I need to do this though. I am a nursing student and I know that as a nurse, I will need to be able to be on my feet alot of the time and be somewhat in shape to meet the demands of the job. That is one of my motivations, is to be able to buy medium size scrubs when I actually get into the nursing program (won't be for another year or 2..I have to finish my gen. ed classes first). I don't want to have to buy XXL scrubs and look like a huge blueberry in them.

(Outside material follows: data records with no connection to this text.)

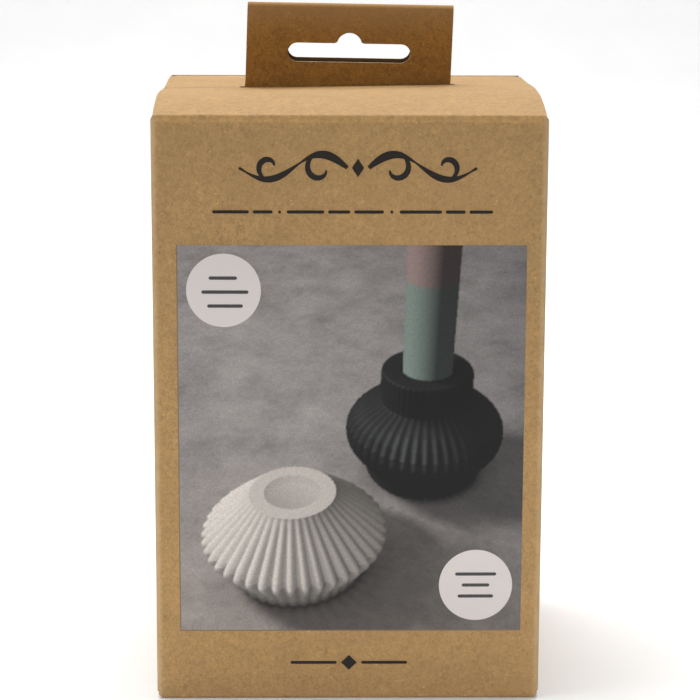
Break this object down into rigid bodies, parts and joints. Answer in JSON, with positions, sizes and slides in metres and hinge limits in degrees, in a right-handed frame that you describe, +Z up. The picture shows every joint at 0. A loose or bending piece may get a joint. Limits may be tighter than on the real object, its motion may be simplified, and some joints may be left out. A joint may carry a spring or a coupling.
{
  "type": "candle holder mould set in a hanging carton",
  "caption": "Upright folding carton with a front-hinged tuck lid and a euro-slot hanging card, holding stacked silicone moulds for fluted candle holders.",
  "frame": {"origin": "middle of the carton's footprint, on its underside", "axes": "+Z up, -Y towards the printed front, +X to the right seen from the front"},
  "size_m": [0.097, 0.088, 0.1716],
  "materials": {
    "kraft_board": "matt uncoated kraft board",
    "dark_kraft_card": "matt darker kraft card",
    "white_silicone": "satin silicone rubber",
    "grey_silicone": "satin silicone rubber"
  },
  "bodies": {
    "carton": {"front_panel": "kraft_board", "back_panel": "kraft_board", "left_side_panel": "kraft_board", "right_side_panel": "kraft_board", "glue_flap": "kraft_board", "bottom_outer_panel": "kraft_board", "bottom_inner_panel": "kraft_board", "bottom_left_flap": "kraft_board", "bottom_right_flap": "kraft_board"},
    "lid": {"lid_panel": "kraft_board"},
    "tuck": {"lid_tuck_flap": "kraft_board"},
    "left_dust": {"left_dust_flap": "kraft_board"},
    "right_dust": {"right_dust_flap": "kraft_board"},
    "hanger": {"hang_front_leaf": "dark_kraft_card", "hang_rear_leaf": "dark_kraft_card", "hang_front_foot": "dark_kraft_card", "hang_rear_foot": "dark_kraft_card"},
    "low_mould": {"low_holder_mould": "white_silicone"},
    "tall_mould": {"tall_holder_mould": "grey_silicone"}
  },
  "joints": [
    {"name": "lid_hinge", "type": "hinge", "parent": "carton", "child": "lid", "pos_m": [0, -0.044, 0.149], "axis": [1, 0, 0], "range_deg": [0, 180]},
    {"name": "tuck_crease", "type": "hinge", "parent": "lid", "child": "tuck", "pos_m": [0, 0.0433, 0.149], "axis": [1, 0, 0], "range_deg": [0, 45]},
    {"name": "left_dust_crease", "type": "hinge", "parent": "carton", "child": "left_dust", "pos_m": [-0.0485, 0, 0.14838], "axis": [0, -1, 0], "range_deg": [0, 90]},
    {"name": "right_dust_crease", "type": "hinge", "parent": "carton", "child": "right_dust", "pos_m": [0.0485, 0, 0.14838], "axis": [0, 1, 0], "range_deg": [0, 90]},
    {"name": "hanger_slide", "type": "slide", "parent": "lid", "child": "hanger", "axis": [0, 0, 1], "range_m": [-0.018, 0]},
    {"name": "low_mould_lift", "type": "slide", "parent": "carton", "child": "low_mould", "axis": [0, 0, 1], "range_m": [0, 0.008]},
    {"name": "tall_mould_lift", "type": "slide", "parent": "low_mould", "child": "tall_mould", "axis": [0, 0, 1], "range_m": [0, 0.022]}
  ],
  "couplings": [
    {"joint": "tuck_crease", "follows": "lid_hinge", "ratio": 0.25},
    {"joint": "left_dust_crease", "follows": "lid_hinge", "ratio": 0.5},
    {"joint": "right_dust_crease", "follows": "lid_hinge", "ratio": 0.5}
  ]
}
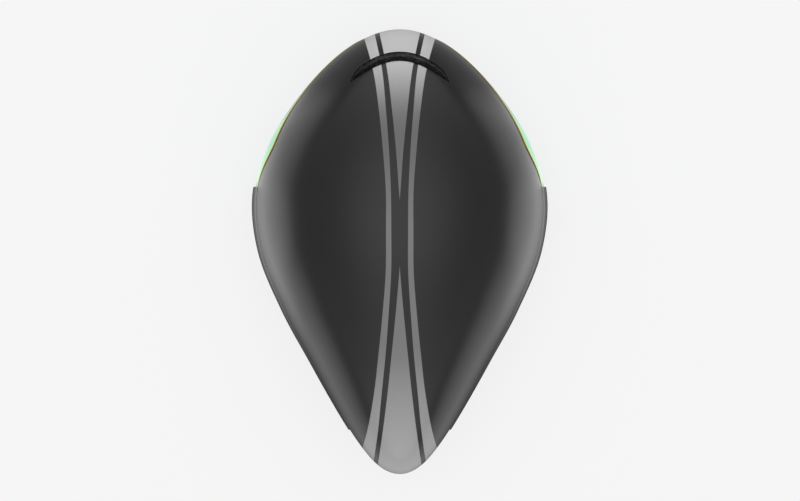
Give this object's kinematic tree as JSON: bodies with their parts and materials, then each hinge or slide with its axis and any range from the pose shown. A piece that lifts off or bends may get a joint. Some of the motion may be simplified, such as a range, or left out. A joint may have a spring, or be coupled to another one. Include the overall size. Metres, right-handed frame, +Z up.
{
  "type": "road bike helmet",
  "caption": "Aerodynamic road bike helmet with a front crescent intake, side covers, wrap-round visor, dial-tightened cradle and chin strap with a magnetic buckle.",
  "frame": {"origin": "on the table, below the middle of the shell, where the helmet stands on its side covers", "axes": "+Z up, the wearer's face looks towards -Y, +X is the wearer's left"},
  "size_m": [0.2078, 0.311, 0.1788],
  "materials": {
    "shell_graphite": "matt graphite paint on polycarbonate",
    "foam_black": "black bead foam",
    "cover_black": "satin black moulded cover",
    "lens_tint": "mirror-coated polycarbonate lens",
    "plastic_black": "black nylon, fine grain",
    "acetal_white": "natural acetal",
    "webbing_black": "woven polyester webbing",
    "pad_fabric": "brushed knit over foam",
    "ear_foam": "flocked soft foam",
    "patch_nylon": "hook-and-loop nylon",
    "rubber_black": "soft rubber",
    "magnet_nickel": "nickel plate",
    "plate_steel": "thin steel plate"
  },
  "bodies": {
    "helmet": {"outer_shell": "shell_graphite", "foam_liner": "foam_black", "side_cover_left": "cover_black", "side_cover_right": "cover_black", "ear_foam_left": "ear_foam", "ear_foam_right": "ear_foam", "tail_panel": "cover_black", "shell_magnets": "magnet_nickel", "brow_pad": "pad_fabric", "crown_pad_left": "pad_fabric", "crown_pad_right": "pad_fabric", "side_pad_left": "pad_fabric", "side_pad_right": "pad_fabric", "pad_patches": "patch_nylon", "temple_bushes": "plastic_black", "height_guide": "plastic_black", "strap_anchors": "plastic_black", "front_strap_left": "webbing_black", "front_strap_right": "webbing_black", "rear_strap_left": "webbing_black", "rear_strap_right": "webbing_black", "divider_left": "plastic_black", "divider_right": "plastic_black"},
    "visor": {"visor_lens": "lens_tint", "visor_plates": "plate_steel"},
    "cradle": {"cradle_base": "plastic_black", "cradle_cover": "plastic_black", "nape_pad_left": "pad_fabric", "nape_pad_right": "pad_fabric"},
    "left_band": {"band_left": "plastic_black"},
    "right_band": {"band_right": "plastic_black"},
    "dial": {"dial_knob": "rubber_black", "dial_pinion": "acetal_white"},
    "chin_loop": {"chin_lug_left": "plastic_black", "chin_lug_right": "plastic_black", "chin_strap_left": "webbing_black", "chin_strap_right": "webbing_black", "buckle_socket": "plastic_black", "socket_magnet": "magnet_nickel", "chin_pad": "pad_fabric", "strap_keeper": "rubber_black"},
    "tongue": {"buckle_tongue": "plastic_black", "tongue_magnet": "magnet_nickel"}
  },
  "joints": [
    {"name": "visor_pull", "type": "slide", "parent": "helmet", "child": "visor", "axis": [0, -1, 0], "range_m": [0, 0.13]},
    {"name": "cradle_height", "type": "hinge", "parent": "helmet", "child": "cradle", "pos_m": [0, -0.05, 0.072], "axis": [1, 0, 0], "range_deg": [-5, 3.5]},
    {"name": "dial_turn", "type": "hinge", "parent": "cradle", "child": "dial", "pos_m": [0, 0.0676, 0.036], "axis": [0, -1, 0], "range_deg": [0, 75]},
    {"name": "left_band_draw", "type": "slide", "parent": "cradle", "child": "left_band", "axis": [-1, 0, 0], "range_m": [0, 0.0064]},
    {"name": "right_band_draw", "type": "slide", "parent": "cradle", "child": "right_band", "axis": [1, 0, 0], "range_m": [0, 0.0064]},
    {"name": "chin_loop_swing", "type": "hinge", "parent": "helmet", "child": "chin_loop", "pos_m": [0, -0.02, 0.0085], "axis": [1, 0, 0], "range_deg": [0, 80]},
    {"name": "buckle_release", "type": "slide", "parent": "chin_loop", "child": "tongue", "axis": [0, 0, 1], "range_m": [0, 0.022], "deforming": ["chin_strap_right"]}
  ],
  "couplings": [
    {"joint": "left_band_draw", "follows": "dial_turn", "m_per_rad": 0.0048},
    {"joint": "right_band_draw", "follows": "dial_turn", "m_per_rad": 0.0048}
  ]
}
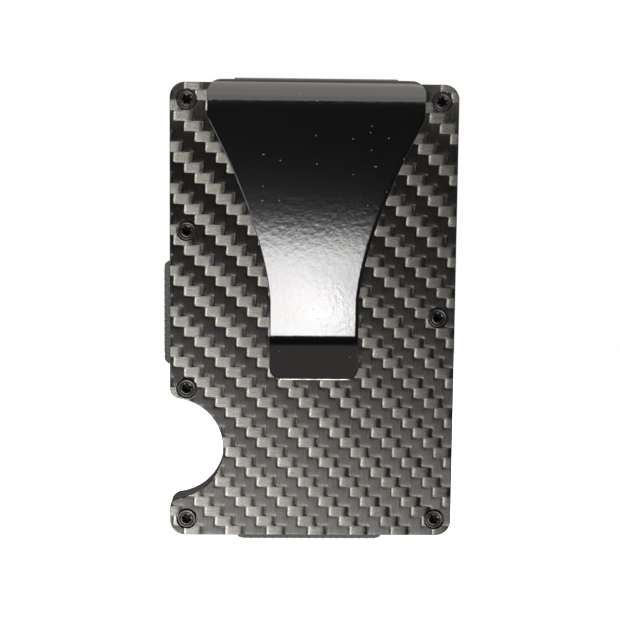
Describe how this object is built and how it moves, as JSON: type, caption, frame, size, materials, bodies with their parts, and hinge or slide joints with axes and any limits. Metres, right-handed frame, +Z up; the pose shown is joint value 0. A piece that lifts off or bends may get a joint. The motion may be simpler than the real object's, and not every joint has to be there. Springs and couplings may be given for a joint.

I also would like to become a mother in the next few years. I have high blood pressure due to my weight and I know that being pregnant when I am this big wouldn't be a good idea. I want to be able to be in shape going into my pregnancy so I can have an easier preg/delivery. I want to be a mother so bad, you don't understand it. My husband and I don't even want to start trying to conceive until I am at least 175 lbs.
So my goal is to get from 230lbs to 150lbs. I'm not sure about a timeline because I don't want to set a date on which I would like to be 150 lbs and then psych myself out thinking I can never do it. I'm more of a 'here and now' person and just want to take it a day at a time. Maybe after a month or two into my weight loss I can get your guy's help on what a good goal date would be after seeing how my progress goes.
The only 'set back' I have is, I don't have extra money to buy gym memberships or diet plans and such. I will be doing this all from home. I do have a few work out DVDs that I can use, and I have the AB Circle Pro (I LOVE IT!) and my apartment complex has a treadmill I can use too. I also have 2 dogs who LOVE to go on walks so for now, until I can get a bit more money, this is the only way I can exercise.
Here are some pictures of what I used to look like when I was 'skinny'. I have these and a few others hanging on my fridge for inspiration:
*don't mind my ill expression..this was when I was in alot of pain/before brain surgery*
I will have to get some new pictures of me and post them. I'll do that tomorrow. For now I'm going to bed. Day 1 starts tomorrow!!!!